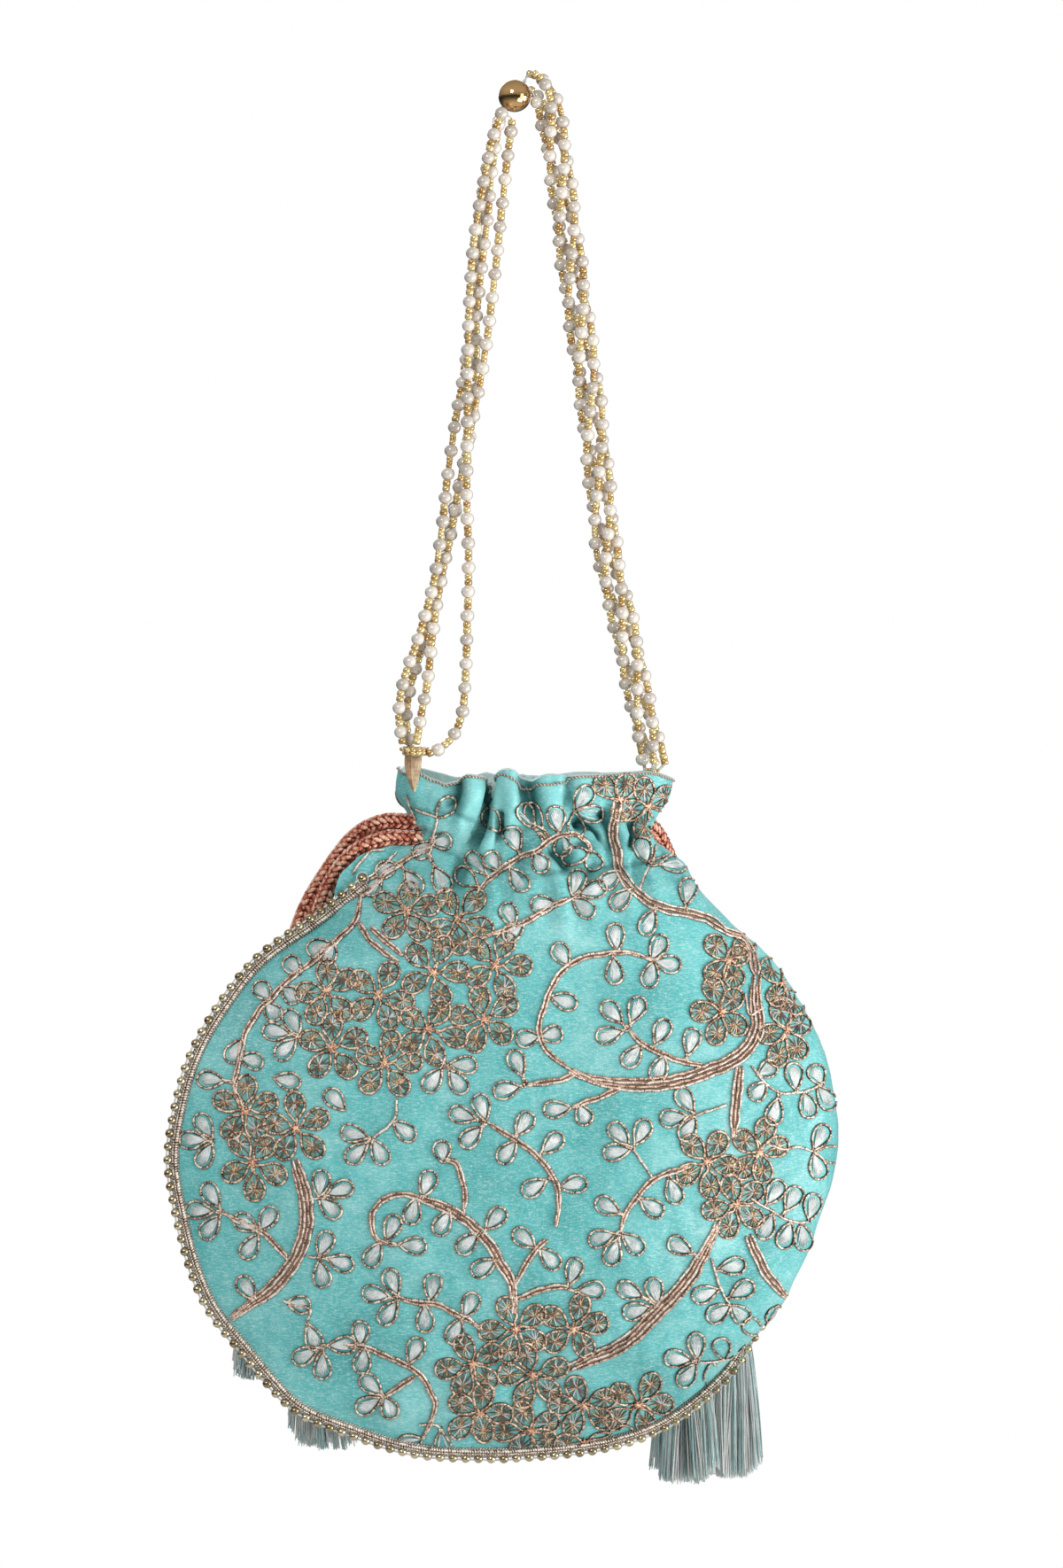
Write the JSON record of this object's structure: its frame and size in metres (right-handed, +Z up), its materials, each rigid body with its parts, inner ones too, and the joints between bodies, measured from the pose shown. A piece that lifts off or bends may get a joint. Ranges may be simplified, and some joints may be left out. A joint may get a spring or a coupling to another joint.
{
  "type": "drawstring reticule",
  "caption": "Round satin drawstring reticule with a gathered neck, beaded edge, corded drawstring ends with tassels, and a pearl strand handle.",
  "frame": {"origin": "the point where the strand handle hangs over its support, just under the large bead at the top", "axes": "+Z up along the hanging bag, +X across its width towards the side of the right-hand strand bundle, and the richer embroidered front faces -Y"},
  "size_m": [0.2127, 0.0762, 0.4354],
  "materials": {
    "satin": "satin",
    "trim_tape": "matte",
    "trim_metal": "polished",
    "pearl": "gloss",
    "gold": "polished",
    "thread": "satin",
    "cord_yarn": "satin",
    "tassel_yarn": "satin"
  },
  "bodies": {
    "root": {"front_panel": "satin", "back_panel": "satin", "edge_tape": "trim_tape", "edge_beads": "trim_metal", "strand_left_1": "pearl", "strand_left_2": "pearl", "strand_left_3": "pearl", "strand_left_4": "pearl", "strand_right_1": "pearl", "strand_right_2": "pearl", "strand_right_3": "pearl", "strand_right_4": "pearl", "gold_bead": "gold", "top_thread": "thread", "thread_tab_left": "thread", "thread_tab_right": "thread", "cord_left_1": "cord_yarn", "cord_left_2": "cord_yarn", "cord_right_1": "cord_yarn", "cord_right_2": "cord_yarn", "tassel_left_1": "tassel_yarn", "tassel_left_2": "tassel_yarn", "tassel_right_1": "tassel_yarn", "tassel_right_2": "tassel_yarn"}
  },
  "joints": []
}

---

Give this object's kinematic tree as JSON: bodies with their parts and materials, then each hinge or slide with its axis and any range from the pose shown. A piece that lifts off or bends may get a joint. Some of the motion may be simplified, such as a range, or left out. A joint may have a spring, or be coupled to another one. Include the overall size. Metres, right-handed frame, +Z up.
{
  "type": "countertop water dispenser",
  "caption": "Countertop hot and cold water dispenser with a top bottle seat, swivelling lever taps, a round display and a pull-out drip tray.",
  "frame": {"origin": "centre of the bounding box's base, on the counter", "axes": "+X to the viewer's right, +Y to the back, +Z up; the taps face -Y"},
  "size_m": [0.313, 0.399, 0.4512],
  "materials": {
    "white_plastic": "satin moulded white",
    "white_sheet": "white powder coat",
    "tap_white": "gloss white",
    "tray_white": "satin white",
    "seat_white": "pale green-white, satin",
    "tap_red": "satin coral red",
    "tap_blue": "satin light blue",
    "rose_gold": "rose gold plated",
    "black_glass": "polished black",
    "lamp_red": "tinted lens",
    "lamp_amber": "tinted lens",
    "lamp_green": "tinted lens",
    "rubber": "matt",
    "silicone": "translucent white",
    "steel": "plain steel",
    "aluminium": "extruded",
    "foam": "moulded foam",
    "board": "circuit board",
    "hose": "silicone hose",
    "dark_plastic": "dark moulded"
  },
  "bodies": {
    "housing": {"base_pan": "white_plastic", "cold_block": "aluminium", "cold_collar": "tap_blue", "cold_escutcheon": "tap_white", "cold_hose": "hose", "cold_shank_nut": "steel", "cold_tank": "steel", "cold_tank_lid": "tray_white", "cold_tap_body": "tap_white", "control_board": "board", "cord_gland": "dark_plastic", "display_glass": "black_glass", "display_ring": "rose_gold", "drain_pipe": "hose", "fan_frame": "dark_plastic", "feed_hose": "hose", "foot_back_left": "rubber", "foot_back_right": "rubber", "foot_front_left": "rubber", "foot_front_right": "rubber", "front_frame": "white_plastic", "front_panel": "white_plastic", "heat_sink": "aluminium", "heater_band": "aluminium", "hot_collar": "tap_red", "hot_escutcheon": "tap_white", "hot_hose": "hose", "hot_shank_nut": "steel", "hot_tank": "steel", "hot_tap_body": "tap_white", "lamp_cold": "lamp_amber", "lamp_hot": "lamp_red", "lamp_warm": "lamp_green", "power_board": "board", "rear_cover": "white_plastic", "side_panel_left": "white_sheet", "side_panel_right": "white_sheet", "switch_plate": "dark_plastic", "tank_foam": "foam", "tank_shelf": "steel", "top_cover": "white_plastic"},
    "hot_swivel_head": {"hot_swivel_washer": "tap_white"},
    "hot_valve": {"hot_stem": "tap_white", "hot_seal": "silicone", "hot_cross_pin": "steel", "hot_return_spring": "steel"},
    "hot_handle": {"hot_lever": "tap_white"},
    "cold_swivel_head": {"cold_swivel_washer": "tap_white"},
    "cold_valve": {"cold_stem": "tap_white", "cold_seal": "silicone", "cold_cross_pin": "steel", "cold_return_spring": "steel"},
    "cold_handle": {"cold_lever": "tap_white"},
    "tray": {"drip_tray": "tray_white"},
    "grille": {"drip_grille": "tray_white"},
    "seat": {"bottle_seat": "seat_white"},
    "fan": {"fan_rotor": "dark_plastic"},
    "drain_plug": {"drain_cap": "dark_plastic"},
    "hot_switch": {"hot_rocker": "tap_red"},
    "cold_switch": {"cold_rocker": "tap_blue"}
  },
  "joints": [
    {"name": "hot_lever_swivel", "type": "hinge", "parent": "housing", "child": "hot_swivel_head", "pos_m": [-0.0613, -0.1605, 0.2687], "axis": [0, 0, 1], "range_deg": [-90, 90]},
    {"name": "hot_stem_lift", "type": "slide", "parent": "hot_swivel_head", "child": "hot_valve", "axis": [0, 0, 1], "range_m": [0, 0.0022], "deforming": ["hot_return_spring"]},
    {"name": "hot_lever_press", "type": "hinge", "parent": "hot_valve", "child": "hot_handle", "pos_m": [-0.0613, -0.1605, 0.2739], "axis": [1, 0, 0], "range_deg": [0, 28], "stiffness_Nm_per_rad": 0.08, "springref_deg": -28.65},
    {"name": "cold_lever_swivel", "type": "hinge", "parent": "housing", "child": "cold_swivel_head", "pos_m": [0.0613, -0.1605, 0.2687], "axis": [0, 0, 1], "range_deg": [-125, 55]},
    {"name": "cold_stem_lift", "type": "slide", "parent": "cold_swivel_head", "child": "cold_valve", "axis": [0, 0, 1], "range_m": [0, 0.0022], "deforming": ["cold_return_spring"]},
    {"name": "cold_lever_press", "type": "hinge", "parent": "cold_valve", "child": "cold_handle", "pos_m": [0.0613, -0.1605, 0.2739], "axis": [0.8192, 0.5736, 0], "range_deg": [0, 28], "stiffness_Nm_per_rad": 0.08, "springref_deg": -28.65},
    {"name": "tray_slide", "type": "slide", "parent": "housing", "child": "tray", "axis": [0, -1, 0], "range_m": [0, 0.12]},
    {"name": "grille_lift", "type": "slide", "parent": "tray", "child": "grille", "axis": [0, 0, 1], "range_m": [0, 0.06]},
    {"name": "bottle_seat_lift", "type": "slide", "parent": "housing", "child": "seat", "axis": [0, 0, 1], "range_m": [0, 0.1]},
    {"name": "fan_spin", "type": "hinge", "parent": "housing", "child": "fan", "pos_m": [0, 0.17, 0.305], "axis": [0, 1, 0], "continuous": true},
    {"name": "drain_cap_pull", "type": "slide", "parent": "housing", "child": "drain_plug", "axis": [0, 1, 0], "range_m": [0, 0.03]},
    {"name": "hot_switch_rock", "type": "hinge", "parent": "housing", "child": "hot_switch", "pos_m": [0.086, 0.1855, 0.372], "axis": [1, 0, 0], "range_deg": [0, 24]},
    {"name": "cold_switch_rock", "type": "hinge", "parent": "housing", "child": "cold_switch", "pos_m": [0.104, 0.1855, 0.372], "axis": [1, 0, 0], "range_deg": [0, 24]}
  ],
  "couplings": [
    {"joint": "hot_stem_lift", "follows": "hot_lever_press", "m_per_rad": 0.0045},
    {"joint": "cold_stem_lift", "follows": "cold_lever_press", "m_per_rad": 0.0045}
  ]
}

--

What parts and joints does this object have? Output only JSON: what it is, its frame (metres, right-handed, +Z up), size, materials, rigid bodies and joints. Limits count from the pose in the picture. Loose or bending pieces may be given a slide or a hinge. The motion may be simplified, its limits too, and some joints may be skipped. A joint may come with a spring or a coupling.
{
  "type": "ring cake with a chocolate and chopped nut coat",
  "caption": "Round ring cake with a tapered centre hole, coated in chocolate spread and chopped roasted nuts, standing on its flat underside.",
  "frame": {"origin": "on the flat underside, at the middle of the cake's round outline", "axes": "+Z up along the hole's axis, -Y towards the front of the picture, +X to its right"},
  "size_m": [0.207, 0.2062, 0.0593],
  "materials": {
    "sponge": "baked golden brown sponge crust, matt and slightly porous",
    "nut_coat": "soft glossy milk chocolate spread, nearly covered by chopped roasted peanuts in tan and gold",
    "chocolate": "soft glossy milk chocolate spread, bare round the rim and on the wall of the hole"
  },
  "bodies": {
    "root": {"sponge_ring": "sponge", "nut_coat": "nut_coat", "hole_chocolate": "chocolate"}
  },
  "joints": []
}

# Task directions:
Report how many lines in the listing include the word "each". Give nothing but the count.

# Worked solution:
2